Meyers’ former high school coach, Kenney Shields knew NKU’s basketball coach, Mote Hils. (Coincidentally, Shields would later become NKU’s head coach)
“[Shields] called up coach Hils and said, ‘listen, coach, we’ve got this kid at St. Thomas who keeps the stats if you need someone to help out.’ Coach Hils says, ‘sure,’ and they put me on an athletic book scholarship, which at the time was a pretty good deal.”
That job as scorekeeper helped Meyers land a gig writing sports stories at The Northerner.
In his Freshman year, classmates encouraged him to join the paper—he’d worked with his high school paper in the past, and it seemed like the best way to help build his portfolio while sticking around the sports department.
He started out covering event stories on campus, but soon worked his way into a sports niche, covering the extent of the college’s athletics from baseball to golf.
“I knew the subject matter, I knew the people,” Meyers said. “The Northerner was the greatest tool for me.”
Unaffiliated with any NCAA league at the time, NKU’s basketball program was small, but that was what attracted Meyers to the team: being a part of something new.
“Everything the school did felt like a first,” he said. “The first win we had. The first time we had 100 points. The first time we beat a Division II team. Then, the first time we beat a Division I team.”
Meyers even saw NKU become the first college in the state to offer scholarships to female athletes, a move that helped the school’s women’s athletics program become a national powerhouse at the time.
By 1975, still an NKU student, he was covering high school sports for the Cincinnati Enquirer for $20 a night. The next year, he became The Northerner’s sports editor.
In those pre-Griffin Hall days, the Northerner staff laid out its issues by hand on Thursday nights in a house near campus—its official headquarters. Their weekly ritual complete, they’d make stops at Skyline Tavern to celebrate before distributing copies across campus in the morning.
From sports information to public relations
On April 29, 1977, Meyer published his last sports column for The Northerner: a farewell piece that, uniquely, gave a list of suggestions to NKU’s athletic department before he bowed out.
“Although [past administration] would probably disagree, a major portion of a school’s publicity comes through athletics,” his editorial read. “Therefore, in a sense, the Sports Information Director (SID) is more important than the school’s PR director. Granted, that isn’t the way it should be, but that’s the way it is.”

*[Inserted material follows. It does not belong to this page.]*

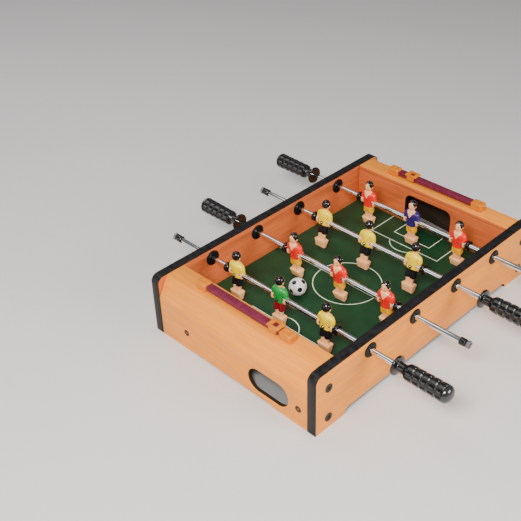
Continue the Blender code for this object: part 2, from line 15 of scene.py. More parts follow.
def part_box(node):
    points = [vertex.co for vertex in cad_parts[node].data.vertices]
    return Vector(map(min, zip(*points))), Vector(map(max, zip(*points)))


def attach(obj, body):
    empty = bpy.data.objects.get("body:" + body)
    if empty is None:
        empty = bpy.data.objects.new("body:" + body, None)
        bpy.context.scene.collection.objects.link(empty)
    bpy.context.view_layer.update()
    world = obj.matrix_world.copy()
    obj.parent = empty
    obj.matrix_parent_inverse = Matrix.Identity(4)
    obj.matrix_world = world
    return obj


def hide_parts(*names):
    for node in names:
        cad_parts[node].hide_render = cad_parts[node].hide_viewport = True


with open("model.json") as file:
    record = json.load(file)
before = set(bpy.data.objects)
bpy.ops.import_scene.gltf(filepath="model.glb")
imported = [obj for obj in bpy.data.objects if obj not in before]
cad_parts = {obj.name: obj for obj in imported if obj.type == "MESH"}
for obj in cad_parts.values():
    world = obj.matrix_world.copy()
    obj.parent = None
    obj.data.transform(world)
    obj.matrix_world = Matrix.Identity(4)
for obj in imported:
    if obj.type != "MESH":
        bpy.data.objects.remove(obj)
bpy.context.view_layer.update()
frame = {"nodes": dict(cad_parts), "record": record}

MM = 0.001
QUARTER_TURN = math.pi / 2
SHARP_ANGLE = math.radians(32)
FINE_STEPS = 64
CORNER_STEPS = 12
EDGE_ROUNDING = 0.00035

# Camera, from the corner between the left end and the front
CAMERA_PLACE = (-0.5822, -0.4831, 0.5891)
CAMERA_AZIMUTH = -43.47
CAMERA_ELEVATION = 35.45
CAMERA_ROLL = -2.22
CAMERA_LENS = 61.92

# Each light's name, place, target, size, power and colour
LIGHTS = (
    ("key", (-0.85, -0.45, 0.95), (0, 0, 0.02), (0.45, 0.3), 24.5, (1.0, 0.95, 0.88)),
    ("front", (0.25, -1.2, 0.55), (0.05, 0, 0.03), (0.6, 0.45), 11.0, (1.0, 0.96, 0.90)),
    ("overhead", (-0.12, 0.65, 1.0), (-0.12, 0.55, 0.0), (0.62, 1.3), 5.0, (1.0, 0.98, 0.95)),
    ("left", (-1.25, 0.8, 0.36), (0.0, 0.8, 0.30), (1.3, 0.42), 4.5, (1.0, 1.0, 1.0)),
)
WORLD_COLOUR = (0.95, 0.97, 1.0)
WORLD_STRENGTH = 0.18

# Colours, linear
BEECH_LIGHT = (1.0, 0.36, 0.030)
BEECH_DARK = (0.70, 0.18, 0.012)
RED_BEECH_LIGHT = (0.76, 0.18, 0.048)
RED_BEECH_DARK = (0.36, 0.065, 0.018)
# Near-black board: painted shade for the unlit inside of the cabinet, used inside the end covers, behind the
# goal walls and on the panels' cut edges
RAW_BOARD_PAINTED_SHADE = (0.022, 0.012, 0.007)
EDGING_BLACK = (0.010, 0.009, 0.010)
PITCH_GREEN = (0.009, 0.056, 0.020)
PITCH_GREEN_DARK = (0.0055, 0.034, 0.013)
LINE_WHITE = (0.74, 0.86, 0.66)
TRAY_GREY = (0.24, 0.24, 0.24)
PLASTIC_BLACK = (0.005, 0.005, 0.0055)
GRIP_BLACK = (0.006, 0.006, 0.0065)
DOME_GREY = (0.018, 0.018, 0.019)
TIP_GREY = (0.13, 0.13, 0.135)
STEEL = (0.88, 0.88, 0.89)
SCREW_BLACK = (0.007, 0.0065, 0.006)
AMBER = (0.66, 0.185, 0.0)
MAROON = (0.15, 0.014, 0.040)
SKIN = (1.0, 0.50, 0.22)
HAIR = (0.004, 0.004, 0.005)
RED = (0.88, 0.010, 0.006)
YELLOW = (1.0, 0.66, 0.0)
SHORTS_YELLOW = (0.95, 0.42, 0.0)
SHORTS_BLACK = (0.006, 0.005, 0.009)
SHORTS_RED = (0.22, 0.004, 0.012)
GREEN = (0.012, 0.28, 0.045)
PURPLE = (0.030, 0.012, 0.15)
BALL_WHITE = (0.82, 0.83, 0.85)
BALL_BLACK = (0.012, 0.012, 0.013)
FLOOR_LIGHT = (0.74, 0.74, 0.75)
FLOOR_DARK = (0.70, 0.70, 0.71)


# Materials

WOOD_ROUGHNESS = 0.42


def new_material(name, roughness, metallic=0.0, specular=0.5):
    material = bpy.data.materials.new(name)
    material.use_nodes = True
    shader = material.node_tree.nodes["Principled BSDF"]
    shader.inputs["Roughness"].default_value = roughness
    shader.inputs["Metallic"].default_value = metallic
    shader.inputs["Specular IOR Level"].default_value = specular
    return material, material.node_tree, shader


def add_node(tree, kind, **settings):
    node = tree.nodes.new(kind)
    for key, value in settings.items():
        if hasattr(node, key):
            setattr(node, key, value)
        else:
            node.inputs[key.replace("_", " ").capitalize()].default_value = value
    return node


def stretched_noise(tree, stretch, detail=3.0, roughness=0.55, distortion=0.0):
    """Noise in the piece's own coordinates, with one feature per 1/stretch metres along each axis."""
    coordinates = add_node(tree, "ShaderNodeTexCoord")
    mapping = add_node(tree, "ShaderNodeMapping")
    mapping.inputs["Scale"].default_value = stretch
    tree.links.new(coordinates.outputs["Object"], mapping.inputs["Vector"])
    noise = add_node(tree, "ShaderNodeTexNoise", Scale=1.0, Detail=detail, Roughness=roughness,
                     Distortion=distortion)
    tree.links.new(mapping.outputs["Vector"], noise.inputs["Vector"])
    return noise.outputs["Fac"]


def ramp(tree, factor, stops):
    """A colour ramp over (position, colour) stops."""
    node = add_node(tree, "ShaderNodeValToRGB")
    elements = node.color_ramp.elements
    while len(elements) < len(stops):
        elements.new(0.5)
    for element, (position, colour) in zip(elements, stops):
        element.position = position
        element.color = (*colour, 1.0)
    tree.links.new(factor, node.inputs["Fac"])
    return node.outputs["Color"]


def map_range(tree, factor, low, high, start=0.3, end=0.7):
    node = add_node(tree, "ShaderNodeMapRange")
    for socket, value in zip(("From Min", "From Max", "To Min", "To Max"), (start, end, low, high)):
        node.inputs[socket].default_value = value
    tree.links.new(factor, node.inputs["Value"])
    return node.outputs["Result"]


def feed(tree, socket, value):
    """Links an output to the socket, or sets the socket to a number or a colour."""
    if isinstance(value, bpy.types.NodeSocket):
        tree.links.new(value, socket)
    elif isinstance(value, tuple):
        socket.default_value = (*value, 1.0)
    else:
        socket.default_value = value


def mix_colour(tree, factor, first, second):
    node = add_node(tree, "ShaderNodeMix", data_type="RGBA")
    for socket, value in (("Factor", factor), (6, first), (7, second)):
        feed(tree, node.inputs[socket], value)
    return node.outputs[2]


def calculate(tree, operation, *values):
    node = add_node(tree, "ShaderNodeMath", operation=operation)
    for socket, value in zip(node.inputs, values):
        feed(tree, socket, value)
    return node.outputs["Value"]


def drive(tree, shader, colour, roughness):
    tree.links.new(colour, shader.inputs["Base Color"])
    tree.links.new(roughness, shader.inputs["Roughness"])


def add_bump(tree, shader, height, distance, strength=0.5):
    bump = add_node(tree, "ShaderNodeBump")
    bump.inputs["Strength"].default_value = strength
    bump.inputs["Distance"].default_value = distance
    tree.links.new(height, bump.inputs["Height"])
    tree.links.new(bump.outputs["Normal"], shader.inputs["Normal"])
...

“Bolster the sports information department as best you can.”
It was a controversial stand, but one he stood by. Still, he suspected that the comment had ticked off the university enough to burn some bridges.
Meyers was surprised then, that summer, the university approved his request to create the SID position. The athletic director called him and suggested he apply.
By the fall, he was working the same job he’d advocated for in the spring: NKU’s first full-time SID. Meyers helped promote the university’s athletics programs from 1977 until 1986, when he was named director of media relations and NKU’s spokesperson.
As media relations director, he earned nine CASE (Council for Advancement and Support of Education) awards for writing, public relationships and institutional programs and helped organize NKU’s speakers bureau. In 2001, he was named assistant vice president for marketing and communications—a role he held until 2014.
Meyers said that his 40 years in public relations has been the most fun he’s ever had, crediting NKU’s willingness to hire former students as a catalyst for community-building.
He said that when students got on-campus jobs at NKU, they were then able to “show their stuff” either as interns or staff members. Not only did they become good workers, he continued, but ambassadors for the school itself.
“Many times, when graduation came around, they were naturals to be hired full-time,” he said.
Now Meyers is enjoying retirement, but he still looks back fondly on his time at NKU. Each time he visits campus, he said, he picks up a copy of The Northerner, poring over it with “a fine toothed comb.”
He said that for someone looking into journalism, it’s essential to work with your college paper.
“The Northerner was the greatest tool for me as a writer,” Meyers said.